## Begin PROVIDED DATA

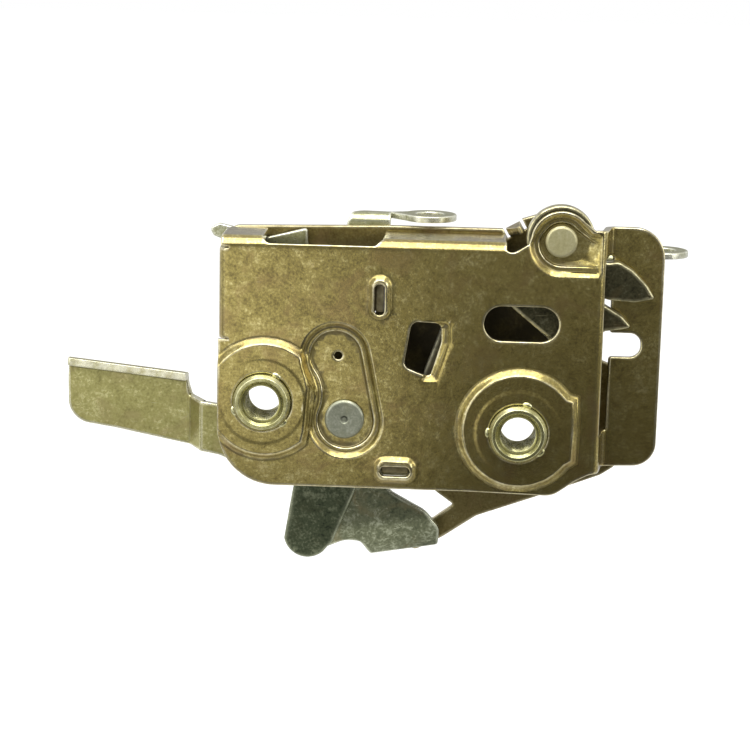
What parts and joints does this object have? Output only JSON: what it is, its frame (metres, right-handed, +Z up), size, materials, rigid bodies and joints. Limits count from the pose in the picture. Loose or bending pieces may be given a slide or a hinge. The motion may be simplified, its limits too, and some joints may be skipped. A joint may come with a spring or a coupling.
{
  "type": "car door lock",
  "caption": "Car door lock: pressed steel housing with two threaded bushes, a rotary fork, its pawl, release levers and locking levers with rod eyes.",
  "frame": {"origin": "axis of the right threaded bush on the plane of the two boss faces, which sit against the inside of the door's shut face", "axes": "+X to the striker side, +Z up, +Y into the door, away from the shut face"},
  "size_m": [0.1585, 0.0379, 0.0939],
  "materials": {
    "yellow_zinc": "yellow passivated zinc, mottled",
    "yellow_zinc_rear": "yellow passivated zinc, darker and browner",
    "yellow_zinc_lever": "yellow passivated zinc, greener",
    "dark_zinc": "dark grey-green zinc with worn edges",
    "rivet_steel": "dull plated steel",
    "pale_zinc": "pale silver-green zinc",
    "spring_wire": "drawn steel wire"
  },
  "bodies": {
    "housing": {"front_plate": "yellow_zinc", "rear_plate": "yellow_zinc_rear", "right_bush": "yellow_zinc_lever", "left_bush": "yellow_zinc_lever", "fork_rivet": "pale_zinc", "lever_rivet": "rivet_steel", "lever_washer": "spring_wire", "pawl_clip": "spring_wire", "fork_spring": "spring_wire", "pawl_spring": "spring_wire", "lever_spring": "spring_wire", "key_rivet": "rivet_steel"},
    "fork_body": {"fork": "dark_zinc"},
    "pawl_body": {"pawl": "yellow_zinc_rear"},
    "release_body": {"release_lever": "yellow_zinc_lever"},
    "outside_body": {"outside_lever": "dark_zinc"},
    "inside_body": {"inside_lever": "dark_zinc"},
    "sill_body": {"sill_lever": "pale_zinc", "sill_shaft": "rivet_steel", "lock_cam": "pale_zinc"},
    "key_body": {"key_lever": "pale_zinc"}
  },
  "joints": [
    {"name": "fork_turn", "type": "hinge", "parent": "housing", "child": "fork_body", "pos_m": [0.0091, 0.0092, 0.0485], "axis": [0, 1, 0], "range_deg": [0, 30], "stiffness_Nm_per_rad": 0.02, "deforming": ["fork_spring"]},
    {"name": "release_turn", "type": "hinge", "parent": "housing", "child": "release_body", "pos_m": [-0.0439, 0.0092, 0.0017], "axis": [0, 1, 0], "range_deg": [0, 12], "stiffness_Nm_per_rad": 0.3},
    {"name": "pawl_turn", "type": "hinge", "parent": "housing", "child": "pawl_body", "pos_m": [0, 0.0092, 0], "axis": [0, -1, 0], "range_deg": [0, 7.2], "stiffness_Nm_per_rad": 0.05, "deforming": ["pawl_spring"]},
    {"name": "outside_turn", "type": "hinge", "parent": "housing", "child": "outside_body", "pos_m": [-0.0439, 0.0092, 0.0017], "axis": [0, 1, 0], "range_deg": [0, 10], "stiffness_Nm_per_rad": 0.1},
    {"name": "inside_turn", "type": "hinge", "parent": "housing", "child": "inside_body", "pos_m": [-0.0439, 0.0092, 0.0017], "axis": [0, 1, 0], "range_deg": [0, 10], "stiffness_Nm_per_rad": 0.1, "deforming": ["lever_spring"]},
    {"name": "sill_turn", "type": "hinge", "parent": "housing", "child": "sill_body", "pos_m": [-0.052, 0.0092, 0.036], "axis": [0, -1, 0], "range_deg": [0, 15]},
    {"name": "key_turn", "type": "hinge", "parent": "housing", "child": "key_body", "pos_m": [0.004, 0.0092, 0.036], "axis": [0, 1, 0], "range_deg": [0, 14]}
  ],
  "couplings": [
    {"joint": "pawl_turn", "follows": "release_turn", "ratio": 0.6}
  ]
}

## End PROVIDED DATA

• WHAT THE EXERCISE ASKS: Make an exact copy of the material above.

• SOLUTION FOR THIS EXERCISE:
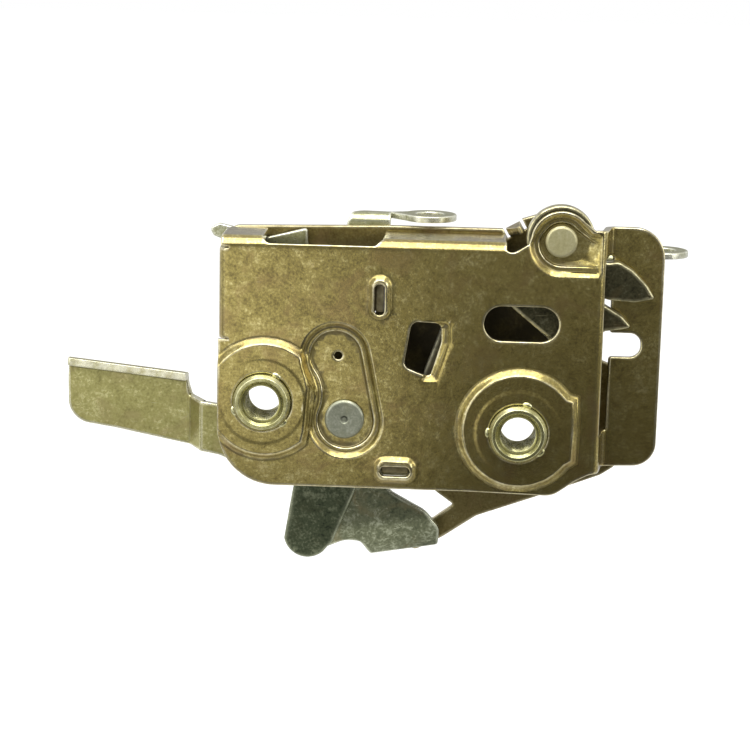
What parts and joints does this object have? Output only JSON: what it is, its frame (metres, right-handed, +Z up), size, materials, rigid bodies and joints. Limits count from the pose in the picture. Loose or bending pieces may be given a slide or a hinge. The motion may be simplified, its limits too, and some joints may be skipped. A joint may come with a spring or a coupling.
{
  "type": "car door lock",
  "caption": "Car door lock: pressed steel housing with two threaded bushes, a rotary fork, its pawl, release levers and locking levers with rod eyes.",
  "frame": {"origin": "axis of the right threaded bush on the plane of the two boss faces, which sit against the inside of the door's shut face", "axes": "+X to the striker side, +Z up, +Y into the door, away from the shut face"},
  "size_m": [0.1585, 0.0379, 0.0939],
  "materials": {
    "yellow_zinc": "yellow passivated zinc, mottled",
    "yellow_zinc_rear": "yellow passivated zinc, darker and browner",
    "yellow_zinc_lever": "yellow passivated zinc, greener",
    "dark_zinc": "dark grey-green zinc with worn edges",
    "rivet_steel": "dull plated steel",
    "pale_zinc": "pale silver-green zinc",
    "spring_wire": "drawn steel wire"
  },
  "bodies": {
    "housing": {"front_plate": "yellow_zinc", "rear_plate": "yellow_zinc_rear", "right_bush": "yellow_zinc_lever", "left_bush": "yellow_zinc_lever", "fork_rivet": "pale_zinc", "lever_rivet": "rivet_steel", "lever_washer": "spring_wire", "pawl_clip": "spring_wire", "fork_spring": "spring_wire", "pawl_spring": "spring_wire", "lever_spring": "spring_wire", "key_rivet": "rivet_steel"},
    "fork_body": {"fork": "dark_zinc"},
    "pawl_body": {"pawl": "yellow_zinc_rear"},
    "release_body": {"release_lever": "yellow_zinc_lever"},
    "outside_body": {"outside_lever": "dark_zinc"},
    "inside_body": {"inside_lever": "dark_zinc"},
    "sill_body": {"sill_lever": "pale_zinc", "sill_shaft": "rivet_steel", "lock_cam": "pale_zinc"},
    "key_body": {"key_lever": "pale_zinc"}
  },
  "joints": [
    {"name": "fork_turn", "type": "hinge", "parent": "housing", "child": "fork_body", "pos_m": [0.0091, 0.0092, 0.0485], "axis": [0, 1, 0], "range_deg": [0, 30], "stiffness_Nm_per_rad": 0.02, "deforming": ["fork_spring"]},
    {"name": "release_turn", "type": "hinge", "parent": "housing", "child": "release_body", "pos_m": [-0.0439, 0.0092, 0.0017], "axis": [0, 1, 0], "range_deg": [0, 12], "stiffness_Nm_per_rad": 0.3},
    {"name": "pawl_turn", "type": "hinge", "parent": "housing", "child": "pawl_body", "pos_m": [0, 0.0092, 0], "axis": [0, -1, 0], "range_deg": [0, 7.2], "stiffness_Nm_per_rad": 0.05, "deforming": ["pawl_spring"]},
    {"name": "outside_turn", "type": "hinge", "parent": "housing", "child": "outside_body", "pos_m": [-0.0439, 0.0092, 0.0017], "axis": [0, 1, 0], "range_deg": [0, 10], "stiffness_Nm_per_rad": 0.1},
    {"name": "inside_turn", "type": "hinge", "parent": "housing", "child": "inside_body", "pos_m": [-0.0439, 0.0092, 0.0017], "axis": [0, 1, 0], "range_deg": [0, 10], "stiffness_Nm_per_rad": 0.1, "deforming": ["lever_spring"]},
    {"name": "sill_turn", "type": "hinge", "parent": "housing", "child": "sill_body", "pos_m": [-0.052, 0.0092, 0.036], "axis": [0, -1, 0], "range_deg": [0, 15]},
    {"name": "key_turn", "type": "hinge", "parent": "housing", "child": "key_body", "pos_m": [0.004, 0.0092, 0.036], "axis": [0, 1, 0], "range_deg": [0, 14]}
  ],
  "couplings": [
    {"joint": "pawl_turn", "follows": "release_turn", "ratio": 0.6}
  ]
}